# Where to find the most awesome cotton candy diy concentrate ?



## Ettiene (23/6/16)

BEST DIY COTTON CANDY
AND WHERE TO PAY?


----------



## Switchy (23/6/16)

My first mix was made last night.

Cotton Candy and Bubblegum flavour.
Testing tonight. Hold thumbs!


----------



## dstroya (23/6/16)

TFA cotton candy is an additive not a flavour. Other companies market it as its chemical name with is Ethyl Maltol (EM). Its used as a mild sweeter to round off favours. If you want to make something like "candy floss" you will need to build it up with other flavours. Sorry if you already know this and I misunderstood you...

Reactions: Informative 4


----------



## Ettiene (23/6/16)

..... build it up with other favours......?

What flavors does cotton candy consists of besides EM
And from what vendor did you purchased?


----------



## dstroya (23/6/16)

Ettiene said:


> ..... build it up with other favours......?
> 
> What flavors does cotton candy consists of besides EM
> And from what vendor did you purchased?

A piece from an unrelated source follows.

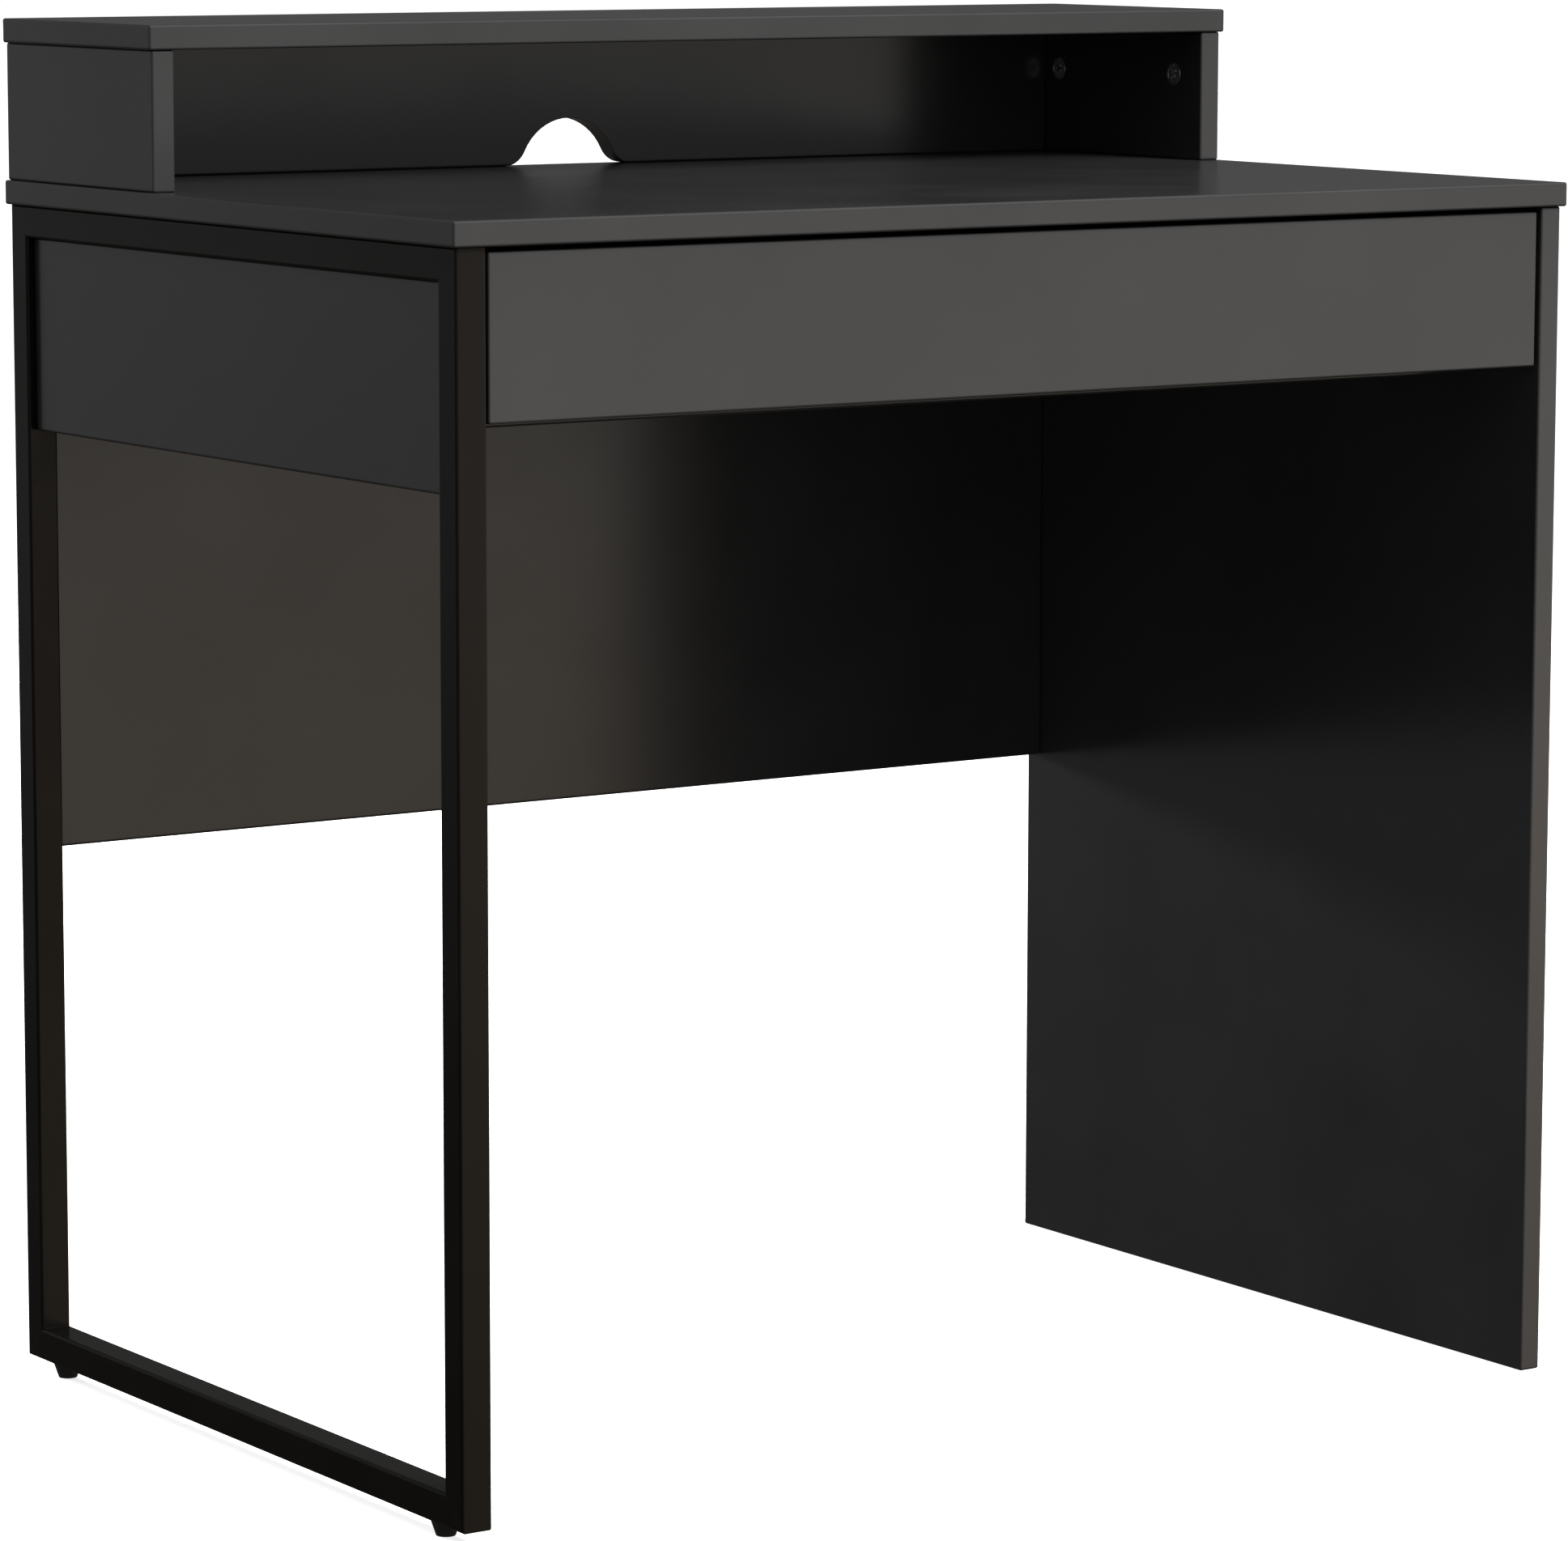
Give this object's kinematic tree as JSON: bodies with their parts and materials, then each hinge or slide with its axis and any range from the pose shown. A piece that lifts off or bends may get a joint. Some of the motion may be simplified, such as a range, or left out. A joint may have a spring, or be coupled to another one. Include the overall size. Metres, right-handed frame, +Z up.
{
  "type": "writing desk with drawer",
  "caption": "Rectangular writing desk with a low rear hutch, one wide handleless drawer on roller runners, a tube frame on the left and a panel side on the right.",
  "frame": {"origin": "on the floor, under the middle of the desktop", "axes": "+X left to right as a sitter sees it, +Y front to back, +Z up"},
  "size_m": [0.81, 0.54, 0.857],
  "materials": {
    "board": "anthracite melamine-faced board, fine pore emboss, satin",
    "drawer_board": "anthracite melamine-faced board, satin",
    "hardboard": "lacquered thin hardboard, matt",
    "frame_coat": "black powder coat, satin",
    "foot_plastic": "moulded black plastic, matt",
    "zinc_steel": "zinc-plated steel",
    "cam_metal": "die-cast zinc, dull",
    "dowel_wood": "ribbed beech dowel",
    "runner_steel": "white epoxy coat",
    "roller_nylon": "natural nylon"
  },
  "bodies": {
    "desk": {"desktop": "board", "right_side_panel": "board", "modesty_panel": "board", "left_side_panel": "board", "drawer_rail": "board", "hutch_top": "board", "hutch_side_left": "board", "hutch_side_right": "board", "hutch_back": "board", "frame_top_tube": "frame_coat", "frame_bottom_tube": "frame_coat", "frame_leg_front": "frame_coat", "frame_leg_back": "frame_coat", "frame_tabs": "frame_coat", "frame_feet": "foot_plastic", "frame_thread_inserts": "zinc_steel", "frame_top_screws": "zinc_steel", "left_panel_screws": "zinc_steel", "tab_screws": "zinc_steel", "hutch_cams": "cam_metal", "hutch_cam_bolts": "zinc_steel", "hutch_dowels": "dowel_wood", "hutch_screws": "zinc_steel", "carcass_cams": "cam_metal", "carcass_cam_bolts": "zinc_steel", "carcass_dowels": "dowel_wood", "carcass_runner_left": "runner_steel", "carcass_runner_right": "runner_steel", "carcass_runner_screws": "zinc_steel", "carcass_rivets": "zinc_steel"},
    "drawer": {"drawer_front": "board", "drawer_side_left": "drawer_board", "drawer_side_right": "drawer_board", "drawer_back": "drawer_board", "drawer_bottom": "hardboard", "drawer_cams": "cam_metal", "drawer_cam_bolts": "zinc_steel", "drawer_dowels": "dowel_wood", "drawer_back_screws": "zinc_steel", "drawer_runner_left": "runner_steel", "drawer_runner_right": "runner_steel", "drawer_runner_screws": "zinc_steel", "drawer_rivets": "zinc_steel"},
    "front_wheel_left": {"front_roller_left": "roller_nylon"},
    "front_wheel_right": {"front_roller_right": "roller_nylon"},
    "rear_wheel_left": {"rear_roller_left": "roller_nylon"},
    "rear_wheel_right": {"rear_roller_right": "roller_nylon"}
  },
  "joints": [
    {"name": "drawer_slide", "type": "slide", "parent": "desk", "child": "drawer", "axis": [0, -1, 0], "range_m": [0, 0.3]},
    {"name": "front_wheel_left_spin", "type": "hinge", "parent": "desk", "child": "front_wheel_left", "pos_m": [-0.3764, -0.23, 0.6695], "axis": [1, 0, 0], "range_deg": [0, 1800]},
    {"name": "front_wheel_right_spin", "type": "hinge", "parent": "desk", "child": "front_wheel_right", "pos_m": [0.3818, -0.23, 0.6695], "axis": [1, 0, 0], "range_deg": [0, 1800]},
    {"name": "rear_wheel_left_spin", "type": "hinge", "parent": "drawer", "child": "rear_wheel_left", "pos_m": [-0.3743, 0.136, 0.6664], "axis": [1, 0, 0], "range_deg": [0, 1800]},
    {"name": "rear_wheel_right_spin", "type": "hinge", "parent": "drawer", "child": "rear_wheel_right", "pos_m": [0.3797, 0.136, 0.6664], "axis": [1, 0, 0], "range_deg": [0, 1800]}
  ],
  "couplings": [
    {"joint": "front_wheel_left_spin", "follows": "drawer_slide", "rad_per_m": 100},
    {"joint": "front_wheel_right_spin", "follows": "drawer_slide", "rad_per_m": 100},
    {"joint": "rear_wheel_left_spin", "follows": "drawer_slide", "rad_per_m": 100},
    {"joint": "rear_wheel_right_spin", "follows": "drawer_slide", "rad_per_m": 100}
  ]
}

I haven't really looked at a "candy floss" profile but the real stuff is just melted sugar and food colouring so my first attempt would just be sweetener (sucralose) and maybe a little vanilla and marshmallow, oh and did I mention sweetener?  Have a look at some of these and see if anything appeals to you... http://e-liquid-recipes.com/list?q=candy+floss&exclsingle=0&sort=score&direction=desc

I buy from blckvapor, VV and skyblue depending on what I'm looking for...

Good luck!


----------



## Ettiene (23/6/16)

Thank you kindly.
I will MOST DEFENITY look into the.

....and enjoy 
The mouth watering
Mix you menshend 

Thanx ones again.

Reactions: Like 1


----------



## Gazzacpt (23/6/16)

Try Vapour Mountain's cotton candy. Its potenent and sweet though. 10ml lasted me a long while.


----------